Battling Back, Home Builders Cut Options

Since almost the day they were born, suburbs have been criticized for their plain vanilla sameness. Is the downturn causing the landscape to become even more look-alike?

Faced with declining demand for new homes and a glut of inventory, home builders are cutting house plans from their portfolios and standardizing on design in an effort to save costs and better compete with bargain-priced foreclosures and pre-existing homes.

Miami-based Lennar Corporation is streamlining the number of models it offers for new homes. And Los Angeles–based builder KB Home "is cutting costs partly by standardizing window sizes and floor plans rather than allowing endless local variations," The Wall Street Journalrecently reported.

Is what's good for builders good for the suburbs?The big home builders have a long history of "value engineering" -- finding ways to squeeze costs and time out of the home-building process, whether by cutting back on expensive materials or spacing studs farther apart. During the boom, it allowed them to put more homes up faster and rake in profits. Now, it's a more a matter of survival.

Steve Ruffner, president of KB Home's southern California division, tells us that the Wall Street Journal is referring to the company's "Open Series." This year-old house collection is, indeed, offered nationwide. And these homes do feature standardized windows and flooring. KB also contracted with KitchenAid, Maytag, and Delta for appliances and furnishings. "It gets much better deals for customers," Ruffner says, adding that the series targets homeowners who earn the median income in their respective markets.

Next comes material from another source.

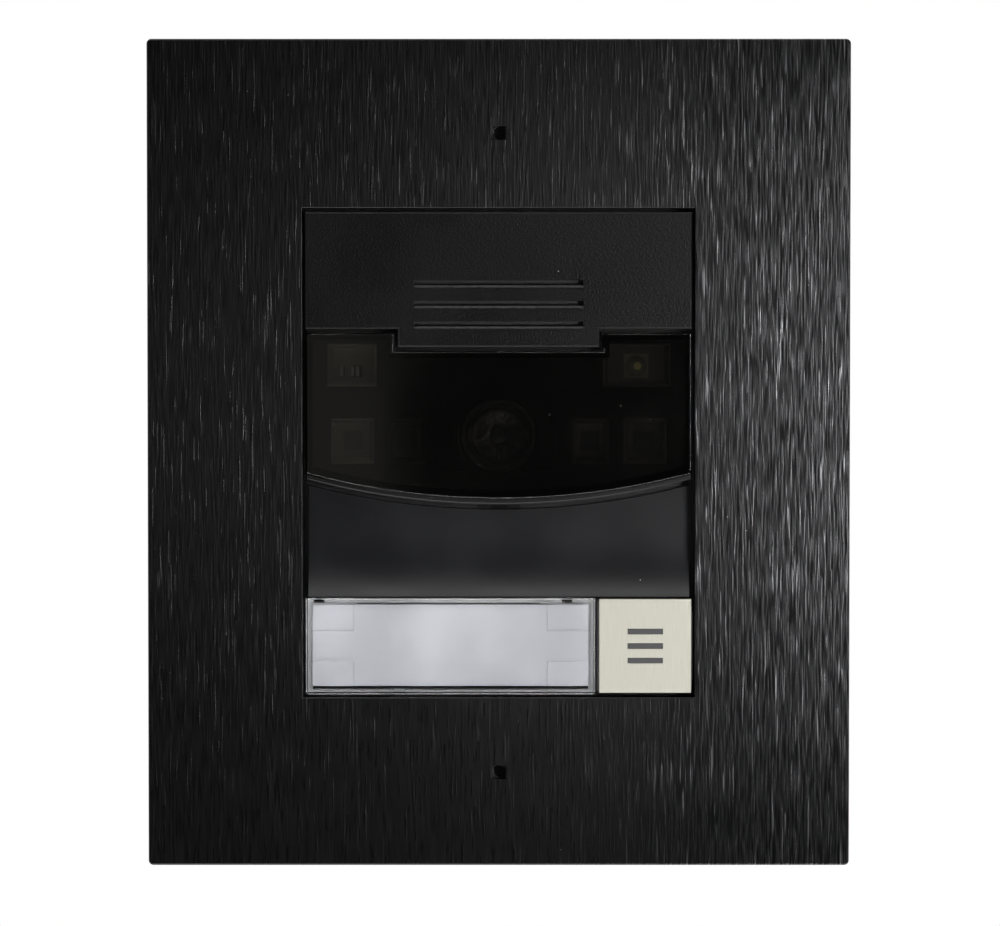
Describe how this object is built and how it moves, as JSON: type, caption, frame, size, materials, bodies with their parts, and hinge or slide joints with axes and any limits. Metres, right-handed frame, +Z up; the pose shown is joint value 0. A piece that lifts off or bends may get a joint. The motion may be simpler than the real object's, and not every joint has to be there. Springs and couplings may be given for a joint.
{
  "type": "video doorbell",
  "caption": "Flush-mounted video door station: brushed cover frame, wall box, speaker slots, smoked camera window, lit name plate and one call button.",
  "frame": {"origin": "middle of the cover frame, on the finished wall surface that the frame's back edge rests on", "axes": "+X to the right of a visitor who faces the unit, +Y into the wall, +Z up; the front faces -Y"},
  "size_m": [0.13, 0.05, 0.153],
  "materials": {
    "bezel_metal": "vertical brushed, black anodised",
    "zinc_steel": "zinc plated",
    "black_steel": "blackened",
    "brass": "turned",
    "foam": "closed-cell foam",
    "box_plastic": "moulded, satin",
    "black_plastic": "fine grain",
    "cover_plastic": "fine grain",
    "mesh": "black woven mesh",
    "rubber": "moulded",
    "magnet": "nickel plated",
    "paper_cone": "black film",
    "copper": "enamelled winding",
    "lead_insulation": "insulated lead",
    "smoked_window": "smoked gloss",
    "tape": "adhesive foam tape",
    "board_dark": "black solder mask",
    "board_green": "green solder mask",
    "lamp_clear": "clear epoxy",
    "lamp_white": "yellow phosphor",
    "chip_black": "moulded",
    "lens_glass": "coated glass",
    "microphone_can": "pressed can",
    "jack_metal": "tinned shield",
    "clear_plastic": "clear moulded plastic",
    "light_guide": "translucent white",
    "label_paper": "blank paper",
    "button_metal": "warm nickel, brushed",
    "carrier_plastic": "translucent grey",
    "plunger_plastic": "moulded",
    "aluminium": "plain",
    "relay_plastic": "moulded blue case",
    "gold": "gold flash",
    "terminal_green": "moulded green"
  },
  "bodies": {
    "unit": {"bezel_plate": "bezel_metal", "bezel_bridges": "zinc_steel", "bezel_screws": "black_steel", "bezel_inserts": "brass", "bezel_seal": "foam", "wall_box": "box_plastic", "pillar_inserts": "brass", "unit_screws": "zinc_steel", "chassis": "black_plastic", "case_seal": "foam", "rear_case": "black_plastic", "case_screws": "zinc_steel", "upper_cover": "cover_plastic", "speaker_mesh": "mesh", "speaker_seal": "rubber", "speaker_basket": "black_steel", "speaker_magnet": "magnet", "speaker_surround": "rubber", "speaker_leads": "lead_insulation", "camera_window": "smoked_window", "window_tape": "tape", "light_baffle": "black_plastic", "light_board": "board_dark", "infrared_lamps": "lamp_clear", "white_lamp": "lamp_white", "light_sensor": "chip_black", "lens_barrel": "black_plastic", "front_glass": "lens_glass", "lens_holder": "black_plastic", "camera_board": "board_dark", "image_sensor": "chip_black", "lower_cover": "cover_plastic", "microphone_boot": "rubber", "microphone": "microphone_can", "light_guide": "light_guide", "name_label": "label_paper", "key_board": "board_dark", "push_switch": "chip_black", "label_lamps": "lamp_white", "board_link": "chip_black", "main_board": "board_green", "processor": "chip_black", "heat_spreader": "aluminium", "lock_relay": "relay_plastic", "capacitors": "aluminium", "network_jack": "jack_metal", "jack_contacts": "gold", "terminal_header": "terminal_green", "reset_switch": "chip_black"},
    "call_button": {"button_face": "button_metal", "button_carrier": "carrier_plastic"},
    "switch_plunger": {"push_plunger": "plunger_plastic"},
    "reset_plunger": {"reset_plunger": "plunger_plastic"},
    "nameplate": {"nameplate_cover": "clear_plastic"},
    "speaker_cone": {"speaker_cone": "paper_cone", "voice_coil": "copper"},
    "wiring_plug": {"terminal_plug": "terminal_green", "clamp_screws": "zinc_steel"}
  },
  "joints": [
    {"name": "call_button_press", "type": "slide", "parent": "unit", "child": "call_button", "axis": [0, 1, 0], "range_m": [0, 0.001], "stiffness_N_per_m": 1200, "springref_m": -0.0004},
    {"name": "switch_plunger_travel", "type": "slide", "parent": "unit", "child": "switch_plunger", "axis": [0, 1, 0], "range_m": [0, 0.001]},
    {"name": "reset_press", "type": "slide", "parent": "unit", "child": "reset_plunger", "axis": [0, -1, 0], "range_m": [0, 0.0003], "stiffness_N_per_m": 3000, "springref_m": -0.0002},
    {"name": "nameplate_lift", "type": "slide", "parent": "unit", "child": "nameplate", "axis": [0, -1, 0], "range_m": [0, 0.012]},
    {"name": "speaker_cone_travel", "type": "slide", "parent": "unit", "child": "speaker_cone", "axis": [0, -1, 0], "range_m": [-0.0003, 0.0003], "stiffness_N_per_m": 900, "deforming": ["speaker_surround"]},
    {"name": "wiring_plug_pull", "type": "slide", "parent": "unit", "child": "wiring_plug", "axis": [0, 0, -1], "range_m": [0, 0.012]}
  ],
  "couplings": [
    {"joint": "switch_plunger_travel", "follows": "call_button_press", "ratio": 1}
  ]
}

KB Home Chief Executive Jeffrey Mezger told analysts last year that the new designs cut construction costs by $80,000 and allowed it to cut home prices by $60,000 on a typical home, according to Business Week.

If The Open Series sounds like historic Levittown developments writ very, very large, you wouldn't be completely off the mark. In their respective heydays, both targeted first-time buyers, and both achieved affordability through economies of scale. KB as well as Levitt and Sons, the now-bankrupt developer of Levittown, have allowed for customization, although naturally there are many more options nowadays than the gray-flannel-suit era offered.

In that sense, KB is fighting against the homogeneity of postwar housing. The company, along with other home builders, is also trying to right the wrongs of suburbs past: Open Series homes are built to Energy Star specifications, and they're 45 percent more energy-efficient than homes constructed in the 1990s.

And both KB and Lennar get credit for thinking smaller. In keeping with a trend toward smaller homes, Lennar has been nixing the super-sized plans from its portfolio. Ruffner won't specify the average size of Open Series interiors, but says that customers can elect to expand the square footage of the base models.

Levittown and its ilk encouraged Americans to settle in gas- and land-guzzling hinterlands, ushering in the age of strip malls and cookie cutter developments. At least Mother Nature can thank the recession for making future suburbs a little more eco-friendly.

Now, if only Toyota could get those Prius brakes to work.